# COLLECTED MATERIAL
* BEGIN *

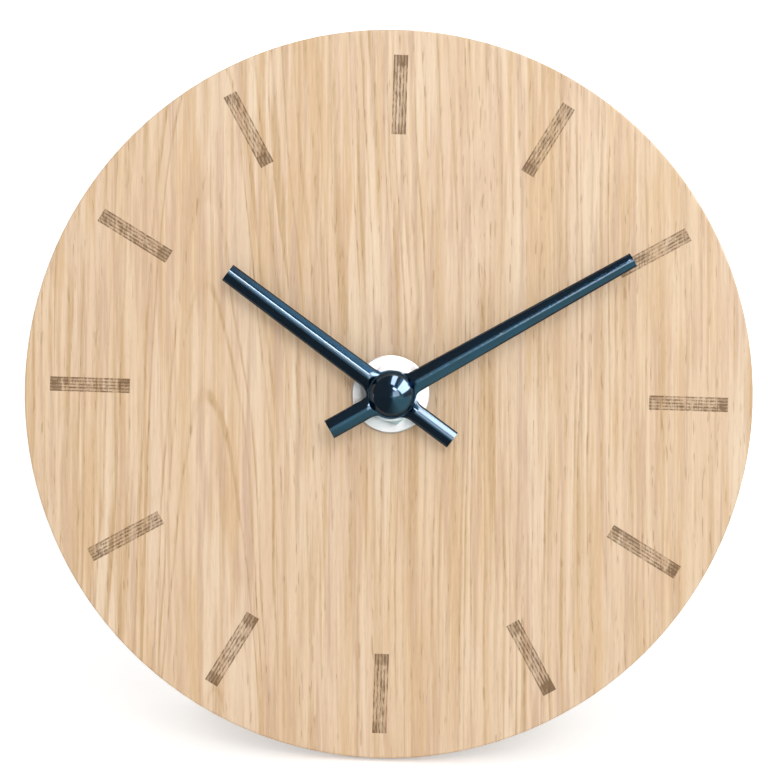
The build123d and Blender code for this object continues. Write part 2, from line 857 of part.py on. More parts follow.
# Minute arbor with the cannon pinion; the seconds arbor turns inside it
minute_bore = seconds_arbor_radius + running_gap
with BuildPart() as minute_arbor:
    add(pinion(hand_place, motion_back, motion_front, motion_module, cannon_teeth))
    add(
        turned(
            hand_place,
            (0, centre_back),
            (minute_arbor_radius, centre_back),
            (minute_arbor_radius, minute_collet_back),
            (minute_thread_radius, minute_collet_back),
            (minute_thread_radius, minute_arbor_front),
            (0, minute_arbor_front),
        )
    )
    with BuildSketch(at(*hand_place, centre_back)):
        Circle(minute_bore)
    extrude(amount=minute_arbor_front - centre_back, mode=Mode.SUBTRACT)
finish(minute_arbor, "minute_arbor")

# Motion wheel: driven by the cannon pinion, drives the hour wheel, and reaches back to the set knob
motion_phase = meshed_phase(motion_bearing, cannon_teeth, motion_teeth)
knob_front = case_back - face_gap
knob_back = knob_front - knob_height
knob_stem_back = knob_front - knob_height / 2
with BuildPart() as motion_wheel:
    add(wheel(motion_place, motion_back, motion_module, motion_teeth, motion_phase))
    add(pinion(motion_place, motion_front, hour_front, hour_module, motion_pinion_teeth))
    add(
        turned(
            motion_place,
            (0, knob_stem_back),
            (knob_stem_radius, knob_stem_back),
            (knob_stem_radius, knob_front),
            (motion_arbor_radius, knob_front),
            (motion_arbor_radius, motion_back),
            (motion_pivot_radius, motion_back),
            (motion_pivot_radius, motion_pivot_front),
            (0, motion_pivot_front),
        )
    )
finish(motion_wheel, "motion_wheel")

# Knob for setting the hands, ribbed round its edge
with BuildPart() as set_knob:
    with BuildSketch(at(*motion_place, knob_back)):
        Circle(knob_radius)
    extrude(amount=knob_height)
    chamfer(set_knob.edges().group_by(dial_axis)[0], knob_edge)
    with BuildSketch(at(*motion_place, knob_back)):
        with PolarLocations(knob_radius, knob_grooves):
            Circle(groove_radius)
    extrude(amount=knob_height, mode=Mode.SUBTRACT)
    with BuildSketch(at(*motion_place, knob_front)):
        Circle(knob_stem_radius + fit_gap)
    extrude(amount=knob_stem_back - end_shake - knob_front, mode=Mode.SUBTRACT)
finish(set_knob, "set_knob")

# Centre wheel, which slips on the minute arbor when the hands are set
centre_phase = meshed_phase(third_bearing + 180, third_pinion_teeth, centre_teeth)
with BuildPart() as centre_wheel:
    add(wheel(hand_place, centre_back, centre_module, centre_teeth, centre_phase, centre_hub_radius))
    with BuildSketch(at(*hand_place, centre_back)):
        Circle(minute_arbor_radius + running_gap)
    extrude(amount=wheel_face, mode=Mode.SUBTRACT)
finish(centre_wheel, "centre_wheel")


def train_arbor(place):
    """Thin arbor with a pivot at each end, from the middle plate to the bridge."""
    return turned(
        place,
        (0, bridge_back + end_shake),
        (pivot_radius, bridge_back + end_shake),
        (pivot_radius, bridge_front + end_shake),
        (train_arbor_radius, bridge_front + end_shake),
        (train_arbor_radius, plate_back - end_shake),
        (pivot_radius, plate_back - end_shake),
        (pivot_radius, plate_front - end_shake),
        (0, plate_front - end_shake),
    )


# Third wheel: driven by the seconds pinion, drives the centre wheel
third_phase = meshed_phase(third_bearing, seconds_pinion_teeth, third_teeth)
with BuildPart() as third_wheel:
    add(wheel(third_place, third_back, third_module, third_teeth, third_phase))
    add(pinion(third_place, third_front, centre_front, centre_module, third_pinion_teeth))
    add(train_arbor(third_place))
finish(third_wheel, "third_wheel")

# Seconds wheel and its steel arbor
with BuildPart() as seconds_wheel:
    add(wheel(hand_place, seconds_back, seconds_module, seconds_teeth))
    add(pinion(hand_place, seconds_front, third_front, third_module, seconds_pinion_teeth))
    with BuildSketch(at(*hand_place, seconds_back)):
        Circle(seconds_arbor_radius + fit_gap)
    extrude(amount=third_front - seconds_back, mode=Mode.SUBTRACT)
finish(seconds_wheel, "seconds_wheel")

with BuildPart() as seconds_arbor:
    add(
        turned(
            hand_place,
            (0, bridge_back + end_shake),
            (pivot_radius, bridge_back + end_shake),
            (pivot_radius, bridge_front + end_shake),
            (seconds_arbor_radius, bridge_front + end_shake),
            (seconds_arbor_radius, minute_arbor_front - end_shake),
            (0, minute_arbor_front - end_shake),
        )
    )
finish(seconds_arbor, "seconds_arbor")

# Fifth wheel: driven by the rotor, drives the seconds wheel
fifth_phase = meshed_phase(fifth_bearing, seconds_teeth, fifth_pinion_teeth)
with BuildPart() as fifth_wheel:
    add(wheel(fifth_place, fifth_back, fifth_module, fifth_teeth))
    add(pinion(fifth_place, fifth_front, seconds_front, seconds_module, fifth_pinion_teeth, fifth_phase))
    add(train_arbor(fifth_place))
finish(fifth_wheel, "fifth_wheel")

# Rotor of the stepping motor: pinion, arbor and ring magnet
rotor_phase = meshed_phase(rotor_bearing, fifth_teeth, rotor_teeth)
magnet_back = (stator_front + stator_back - magnet_height) / 2
magnet_front = magnet_back + magnet_height
with BuildPart() as rotor_pinion:
    add(pinion(rotor_place, fifth_back, fifth_front, fifth_module, rotor_teeth, rotor_phase))
    add(train_arbor(rotor_place))
finish(rotor_pinion, "rotor_pinion")

with BuildPart() as rotor_magnet:
    add(tube(rotor_place, train_arbor_radius + fit_gap, magnet_radius, magnet_back, magnet_front))
finish(rotor_magnet, "rotor_magnet")

# Stator: bar round the rotor, with two arms that reach under the ends of the coil core
arm_left = coil_across - core_width / 2
arm_length = rotor_place[0] - arm_left
with BuildPart() as stator:
    with BuildSketch(at(*hand_place, stator_back)):
        with Locations((rotor_place[0], coil_middle)):
            Rectangle(2 * stator_half, 2 * core_half)
        with Locations((arm_left + arm_length / 2, coil_middle)):
            with GridLocations(0, 2 * arm_up, 1, 2):
                Rectangle(arm_length, stator_arm)
        with Locations(rotor_place):
            Circle(stator_hole_radius, mode=Mode.SUBTRACT)
        with Locations(*stator_pillars):
            Circle(pillar_radius + running_gap, mode=Mode.SUBTRACT)
    extrude(amount=stator_thickness)
finish(stator, "stator")

# Coil: core, bobbin and winding
bobbin_half_width = core_width / 2 + fit_gap + bobbin_wall
bobbin_half_depth = stator_thickness / 2 + fit_gap + bobbin_wall
with BuildPart() as coil_core:
    with BuildSketch(at(coil_across, coil_middle, stator_front)):
        Rectangle(core_width, 2 * core_half)
    extrude(amount=stator_thickness)
finish(coil_core, "coil_core")


def coil_section(up):
    """Plane square to the coil, at a distance up the dial; its y runs outwards."""
    return Plane(
        origin=dial_plane.from_local_coords((coil_across, up, coil_out)),
        x_dir=-dial_plane.x_dir,
        z_dir=dial_plane.y_dir,
    )


coil_low = coil_middle - bobbin_length / 2
winding_width = bobbin_width - 2 * winding_margin
winding_depth = bobbin_depth - 2 * winding_margin
with BuildPart() as coil_bobbin:
    with BuildSketch(coil_section(coil_low)):
        Rectangle(2 * bobbin_half_width, 2 * bobbin_half_depth)
    extrude(amount=bobbin_length)
    with BuildSketch(coil_section(coil_low), coil_section(coil_low + bobbin_length - bobbin_flange)):
        Rectangle(bobbin_width, bobbin_depth)
    extrude(amount=bobbin_flange)
    with BuildSketch(coil_section(coil_low)):
        Rectangle(core_width + 2 * fit_gap, stator_thickness + 2 * fit_gap)
    extrude(amount=bobbin_length, mode=Mode.SUBTRACT)
finish(coil_bobbin, "coil_bobbin")

with BuildPart() as coil_winding:
    with BuildSketch(coil_section(coil_low + bobbin_flange)):
        RectangleRounded(winding_width, winding_depth, winding_corner)
        Rectangle(2 * bobbin_half_width, 2 * bobbin_half_depth, mode=Mode.SUBTRACT)
    extrude(amount=bobbin_length - 2 * bobbin_flange)
finish(coil_winding, "coil_winding")

# Circuit board with its sealed chip and its crystal
with BuildPart() as circuit_board:
    with BuildSketch(at(board_across, board_up, board_back)):
        Rectangle(board_width, board_height)
    extrude(amount=board_thickness)
finish(circuit_board, "circuit_board")

with BuildPart() as driver_chip:
    with BuildSketch(at(board_across, board_up, board_back)):
        Circle(chip_radius)
    extrude(amount=-chip_height)
    fillet(driver_chip.edges().group_by(dial_axis)[0], chip_round)
finish(driver_chip, "driver_chip")

crystal_across = board_right - board_boss_inset
with BuildPart() as quartz_crystal:
    with BuildSketch(
        Plane(
            origin=dial_plane.from_local_coords((crystal_across, board_up, board_back - crystal_radius)),
            x_dir=-dial_plane.x_dir,
            z_dir=dial_plane.y_dir,
        )
    ):
        Circle(crystal_radius)
    extrude(amount=crystal_length)
finish(quartz_crystal, "quartz_crystal")

# Battery, lying across the bay with its button to the right
battery_axis = Axis(dial_plane.from_local_coords((0, battery_up, battery_out)), dial_plane.x_dir)
battery_half = battery_length / 2
with BuildPart() as battery:
    with BuildSketch(at(0, battery_up, battery_out)):
        with BuildLine():
            Polyline(
                (-battery_half, 0),
                (battery_half, 0),
                (battery_half, battery_nub_radius),
                (battery_half - battery_nub_height, battery_nub_radius),
                (battery_half - battery_nub_height, battery_radius),
                (-battery_half, battery_radius),
                close=True,
            )
        make_face()
    revolve(axis=battery_axis)
    fillet(battery.edges().filter_by(GeomType.CIRCLE).group_by(SortBy.RADIUS)[-1], battery_edge)
finish(battery, "battery")

# Positive contact: leaf at the right end of the battery, with a tab on the circuit board
pad_high = battery_up + contact_pad_width / 2
strip_out = battery_out + contact_strip / 2
tab_high = board_up - board_height / 2 + 2 * contact_strip
with BuildPart() as positive_contact:
    with BuildSketch(sideways(contact_face)):
        with Locations((battery_up, battery_out)):
            Rectangle(contact_pad_width, contact_pad_depth)
        with BuildLine():
            Polyline(
                (battery_up, strip_out),
                (tab_high - contact_strip, strip_out),
                (tab_high - contact_strip, board_back),
                (tab_high, board_back),
                (tab_high, strip_out - contact_strip),
                (battery_up, strip_out - contact_strip),
                close=True,
            )
        make_face()
    extrude(amount=contact_sheet)
    with BuildSketch(at(contact_face + contact_sheet, tab_high - contact_strip / 2, board_back)):
        Rectangle(contact_tab_length, contact_strip, align=(Align.MAX, Align.CENTER))
    extrude(amount=-contact_sheet)
finish(positive_contact, "positive_contact")

# Negative contact: leaf at the left end, a strip along the divider and a tab on the board
run_low = divider_high + hole_gap
run_front = front_wall_back - contact_sheet
with BuildPart() as negative_contact:
    with BuildSketch(sideways(-contact_face)):
        with Locations((battery_up, battery_out)):
            Rectangle(contact_pad_width, contact_pad_depth)
        with BuildLine():
            Polyline(
                (pad_high - contact_strip, battery_out),
                (pad_high - contact_strip, run_front),
                (run_low + contact_sheet, run_front),
                (run_low + contact_sheet, board_back),
                (pad_high, board_back),
                (pad_high, battery_out),
                close=True,
            )
        make_face()
        with Locations((battery_up, battery_out)):
            with GridLocations(tongue_width + tongue_slot, 0, 2, 1):
                Rectangle(tongue_slot, tongue_slot_length, mode=Mode.SUBTRACT)
    extrude(amount=-contact_sheet)
    run_length = contact_riser_place + contact_strip / 2 + contact_face + contact_sheet
    run_middle = contact_riser_place + contact_strip / 2 - run_length / 2
    with BuildSketch(at(run_middle, run_low + contact_sheet / 2, run_front)):
        Rectangle(run_length, contact_sheet)
    extrude(amount=board_back - run_front)
    riser_high = board_up - board_height / 2 + contact_strip
    with BuildSketch(at(contact_riser_place, (run_low + riser_high) / 2, board_back)):
        Rectangle(contact_strip, riser_high - run_low)
    extrude(amount=-contact_sheet)
finish(negative_contact, "negative_contact")
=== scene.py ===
"""Looks of the wooden desk clock: its finishes, and the fine shapes that ride on the fixed frame.

Every new shape is modelled in millimetres in the dial's own frame, which leans back: x runs to the
right, y up the dial and z out of its front, from the middle of the dial's back face.
"""

import json
import logging
from dataclasses import dataclass
from enum import Enum
from math import cos, pi, radians, sin, tau
from typing import Iterable, Optional, Sequence, Union

import bmesh
import bpy
from mathutils import Matrix, Vector


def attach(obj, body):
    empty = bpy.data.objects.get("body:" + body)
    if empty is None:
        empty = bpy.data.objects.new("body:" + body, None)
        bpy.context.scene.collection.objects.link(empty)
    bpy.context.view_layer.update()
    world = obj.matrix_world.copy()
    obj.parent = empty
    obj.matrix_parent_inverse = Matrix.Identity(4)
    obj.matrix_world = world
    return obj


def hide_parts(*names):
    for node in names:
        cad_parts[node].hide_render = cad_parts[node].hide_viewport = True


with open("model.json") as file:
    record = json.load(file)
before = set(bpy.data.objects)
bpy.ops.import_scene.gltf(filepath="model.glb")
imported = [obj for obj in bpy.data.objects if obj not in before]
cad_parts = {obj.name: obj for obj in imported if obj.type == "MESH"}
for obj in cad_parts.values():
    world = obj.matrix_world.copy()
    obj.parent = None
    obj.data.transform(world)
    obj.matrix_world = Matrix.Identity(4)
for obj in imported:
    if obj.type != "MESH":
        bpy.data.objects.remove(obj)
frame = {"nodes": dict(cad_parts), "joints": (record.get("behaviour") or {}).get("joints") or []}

log = logging.getLogger("clock")

MM = 0.001


def linear(red: float, green: float, blue: float) -> tuple[float, float, float, float]:
    """Colour for a shader from a colour as a screen shows it, in parts of 255.

    Args:
        red: Red part, 0 to 255.
        green: Green part, 0 to 255.
        blue: Blue part, 0 to 255.

    Returns:
        The linear colour, with full alpha.
    """
    parts = [part / 255 for part in (red, green, blue)]
    parts = [part / 12.92 if part <= 0.04045 else ((part + 0.055) / 1.055) ** 2.4 for part in parts]
    return (parts[0], parts[1], parts[2], 1.0)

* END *

# REQUIRED WORK
Retype, word for word, every line from the line with "with BuildSketch(at(run_middle, run_low" to the line with "the fixed frame.", inclusive. Add nothing.

# COMPLETE RESPONSE
    with BuildSketch(at(run_middle, run_low + contact_sheet / 2, run_front)):
        Rectangle(run_length, contact_sheet)
    extrude(amount=board_back - run_front)
    riser_high = board_up - board_height / 2 + contact_strip
    with BuildSketch(at(contact_riser_place, (run_low + riser_high) / 2, board_back)):
        Rectangle(contact_strip, riser_high - run_low)
    extrude(amount=-contact_sheet)
finish(negative_contact, "negative_contact")
=== scene.py ===
"""Looks of the wooden desk clock: its finishes, and the fine shapes that ride on the fixed frame.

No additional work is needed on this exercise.